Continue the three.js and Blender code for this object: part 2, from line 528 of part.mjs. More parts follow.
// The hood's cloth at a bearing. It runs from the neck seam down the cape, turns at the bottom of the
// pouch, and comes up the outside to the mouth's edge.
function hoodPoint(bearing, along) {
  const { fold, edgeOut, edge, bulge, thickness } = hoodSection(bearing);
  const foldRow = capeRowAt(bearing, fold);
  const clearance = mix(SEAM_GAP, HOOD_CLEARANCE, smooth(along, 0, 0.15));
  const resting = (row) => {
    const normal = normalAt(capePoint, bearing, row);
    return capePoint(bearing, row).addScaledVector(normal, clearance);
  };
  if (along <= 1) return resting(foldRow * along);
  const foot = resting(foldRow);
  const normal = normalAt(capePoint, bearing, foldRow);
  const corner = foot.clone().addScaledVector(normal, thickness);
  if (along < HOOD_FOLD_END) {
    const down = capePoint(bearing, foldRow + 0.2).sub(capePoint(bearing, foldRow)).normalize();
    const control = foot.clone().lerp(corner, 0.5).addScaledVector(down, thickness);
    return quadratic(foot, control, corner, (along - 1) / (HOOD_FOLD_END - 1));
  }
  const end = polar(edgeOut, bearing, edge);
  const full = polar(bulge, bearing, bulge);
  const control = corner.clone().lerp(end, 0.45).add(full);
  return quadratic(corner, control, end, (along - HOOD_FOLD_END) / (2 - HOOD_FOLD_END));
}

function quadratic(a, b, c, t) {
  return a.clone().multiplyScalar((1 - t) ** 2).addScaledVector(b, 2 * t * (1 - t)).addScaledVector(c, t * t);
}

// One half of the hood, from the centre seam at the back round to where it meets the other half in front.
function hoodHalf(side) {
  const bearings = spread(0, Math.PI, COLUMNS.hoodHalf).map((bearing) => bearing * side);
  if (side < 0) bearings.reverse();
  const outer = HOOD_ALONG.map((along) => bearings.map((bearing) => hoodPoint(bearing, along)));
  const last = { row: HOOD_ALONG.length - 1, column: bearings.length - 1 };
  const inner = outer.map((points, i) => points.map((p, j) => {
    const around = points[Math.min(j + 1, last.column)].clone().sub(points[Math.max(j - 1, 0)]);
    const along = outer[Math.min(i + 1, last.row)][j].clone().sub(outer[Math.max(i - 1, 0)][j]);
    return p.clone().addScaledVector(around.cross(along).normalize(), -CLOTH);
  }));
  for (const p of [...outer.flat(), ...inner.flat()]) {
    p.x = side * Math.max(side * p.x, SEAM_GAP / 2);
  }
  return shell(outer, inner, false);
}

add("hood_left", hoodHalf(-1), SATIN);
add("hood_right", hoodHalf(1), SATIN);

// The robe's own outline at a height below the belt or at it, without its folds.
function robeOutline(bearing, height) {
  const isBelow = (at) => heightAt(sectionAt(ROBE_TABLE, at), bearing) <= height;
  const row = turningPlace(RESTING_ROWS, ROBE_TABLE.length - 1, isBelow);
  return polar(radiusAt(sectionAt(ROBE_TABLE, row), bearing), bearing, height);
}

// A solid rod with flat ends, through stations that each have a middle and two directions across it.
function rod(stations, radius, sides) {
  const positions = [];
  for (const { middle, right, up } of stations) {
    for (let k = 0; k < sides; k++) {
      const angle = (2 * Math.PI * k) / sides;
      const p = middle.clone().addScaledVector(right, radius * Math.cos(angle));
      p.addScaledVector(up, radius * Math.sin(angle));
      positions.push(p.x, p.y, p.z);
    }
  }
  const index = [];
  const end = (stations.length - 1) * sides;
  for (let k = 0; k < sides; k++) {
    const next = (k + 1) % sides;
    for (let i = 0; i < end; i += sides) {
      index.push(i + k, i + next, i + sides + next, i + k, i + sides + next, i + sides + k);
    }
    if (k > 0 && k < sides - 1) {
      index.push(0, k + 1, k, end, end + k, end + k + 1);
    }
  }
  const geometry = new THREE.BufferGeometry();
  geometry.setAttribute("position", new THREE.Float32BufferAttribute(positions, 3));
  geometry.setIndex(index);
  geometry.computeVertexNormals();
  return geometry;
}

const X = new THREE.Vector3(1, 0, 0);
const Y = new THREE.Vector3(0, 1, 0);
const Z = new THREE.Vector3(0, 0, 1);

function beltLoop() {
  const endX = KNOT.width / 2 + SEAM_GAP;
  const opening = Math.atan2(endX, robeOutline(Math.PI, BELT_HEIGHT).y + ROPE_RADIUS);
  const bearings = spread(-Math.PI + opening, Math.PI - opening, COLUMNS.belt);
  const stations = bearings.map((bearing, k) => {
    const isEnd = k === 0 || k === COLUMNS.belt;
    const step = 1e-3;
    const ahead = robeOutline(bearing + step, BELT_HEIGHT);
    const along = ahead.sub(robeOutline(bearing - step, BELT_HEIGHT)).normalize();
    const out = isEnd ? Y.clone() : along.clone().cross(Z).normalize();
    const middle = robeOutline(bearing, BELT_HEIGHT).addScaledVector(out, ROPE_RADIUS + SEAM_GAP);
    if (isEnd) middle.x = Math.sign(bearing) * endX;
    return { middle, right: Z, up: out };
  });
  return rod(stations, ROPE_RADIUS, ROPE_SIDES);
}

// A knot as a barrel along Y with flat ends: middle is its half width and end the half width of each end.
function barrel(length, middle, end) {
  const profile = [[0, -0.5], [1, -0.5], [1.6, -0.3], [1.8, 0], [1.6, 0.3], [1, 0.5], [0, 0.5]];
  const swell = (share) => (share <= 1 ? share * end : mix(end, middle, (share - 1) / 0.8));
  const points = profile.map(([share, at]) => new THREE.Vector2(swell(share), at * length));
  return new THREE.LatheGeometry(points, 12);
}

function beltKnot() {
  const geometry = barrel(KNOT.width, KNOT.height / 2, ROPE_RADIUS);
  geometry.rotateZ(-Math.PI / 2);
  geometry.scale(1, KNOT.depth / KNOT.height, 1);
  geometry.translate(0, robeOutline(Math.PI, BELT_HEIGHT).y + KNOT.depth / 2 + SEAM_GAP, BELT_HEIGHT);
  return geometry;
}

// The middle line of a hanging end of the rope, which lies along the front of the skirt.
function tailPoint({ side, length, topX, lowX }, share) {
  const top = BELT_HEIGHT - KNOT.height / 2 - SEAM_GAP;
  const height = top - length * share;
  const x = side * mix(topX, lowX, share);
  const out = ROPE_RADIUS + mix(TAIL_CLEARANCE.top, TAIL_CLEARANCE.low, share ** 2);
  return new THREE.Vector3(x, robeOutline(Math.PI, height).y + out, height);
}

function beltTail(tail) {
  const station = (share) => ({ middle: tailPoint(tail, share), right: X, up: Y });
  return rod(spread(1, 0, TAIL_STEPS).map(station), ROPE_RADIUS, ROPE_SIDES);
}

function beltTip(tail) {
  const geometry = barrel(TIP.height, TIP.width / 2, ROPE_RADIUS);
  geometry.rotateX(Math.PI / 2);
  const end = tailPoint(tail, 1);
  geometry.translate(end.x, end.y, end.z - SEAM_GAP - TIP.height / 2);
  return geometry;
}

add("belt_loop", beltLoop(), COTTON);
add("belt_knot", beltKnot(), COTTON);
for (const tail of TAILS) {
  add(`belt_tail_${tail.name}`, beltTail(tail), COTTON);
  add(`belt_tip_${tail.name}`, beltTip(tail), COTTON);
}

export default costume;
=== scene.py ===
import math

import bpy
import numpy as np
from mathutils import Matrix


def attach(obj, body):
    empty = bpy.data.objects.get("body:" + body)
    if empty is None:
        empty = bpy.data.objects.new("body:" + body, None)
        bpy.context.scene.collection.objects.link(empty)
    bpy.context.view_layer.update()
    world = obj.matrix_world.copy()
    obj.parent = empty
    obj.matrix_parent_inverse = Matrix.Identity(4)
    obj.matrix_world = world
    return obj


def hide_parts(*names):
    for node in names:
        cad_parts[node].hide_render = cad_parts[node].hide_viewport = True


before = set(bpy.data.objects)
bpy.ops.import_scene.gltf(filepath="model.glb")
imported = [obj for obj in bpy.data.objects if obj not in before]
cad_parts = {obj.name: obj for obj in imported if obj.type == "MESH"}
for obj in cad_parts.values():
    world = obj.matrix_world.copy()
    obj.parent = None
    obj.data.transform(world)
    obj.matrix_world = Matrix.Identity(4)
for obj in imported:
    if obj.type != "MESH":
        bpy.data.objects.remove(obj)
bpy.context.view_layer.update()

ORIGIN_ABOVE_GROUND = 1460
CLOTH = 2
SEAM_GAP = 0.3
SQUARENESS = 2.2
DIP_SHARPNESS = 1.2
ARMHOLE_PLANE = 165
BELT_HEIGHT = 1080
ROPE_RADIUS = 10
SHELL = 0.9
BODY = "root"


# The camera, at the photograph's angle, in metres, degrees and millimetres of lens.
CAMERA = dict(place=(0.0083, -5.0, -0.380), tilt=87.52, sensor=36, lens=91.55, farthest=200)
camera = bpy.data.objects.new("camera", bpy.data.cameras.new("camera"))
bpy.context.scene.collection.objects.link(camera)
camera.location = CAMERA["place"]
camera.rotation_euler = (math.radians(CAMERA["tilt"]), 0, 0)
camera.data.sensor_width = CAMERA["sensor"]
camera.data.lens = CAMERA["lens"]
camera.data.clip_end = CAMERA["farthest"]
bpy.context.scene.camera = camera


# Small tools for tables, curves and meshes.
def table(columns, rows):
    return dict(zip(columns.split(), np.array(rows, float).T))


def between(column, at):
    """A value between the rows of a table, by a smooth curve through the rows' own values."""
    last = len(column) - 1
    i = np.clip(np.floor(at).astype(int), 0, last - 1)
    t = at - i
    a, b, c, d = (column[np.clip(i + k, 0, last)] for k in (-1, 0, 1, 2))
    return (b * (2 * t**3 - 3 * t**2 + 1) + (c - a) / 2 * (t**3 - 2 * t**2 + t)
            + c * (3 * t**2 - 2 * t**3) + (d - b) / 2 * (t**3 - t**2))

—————

> **WRITTEN PROBLEM**
Note every line above where the string "from" shows up, and copy those lines.

> **FULL ANSWER**
Continue the three.js and Blender code for this object: part 2, from line 528 of part.mjs. More parts follow.
// The hood's cloth at a bearing. It runs from the neck seam down the cape, turns at the bottom of the
// One half of the hood, from the centre seam at the back round to where it meets the other half in front.
from mathutils import Matrix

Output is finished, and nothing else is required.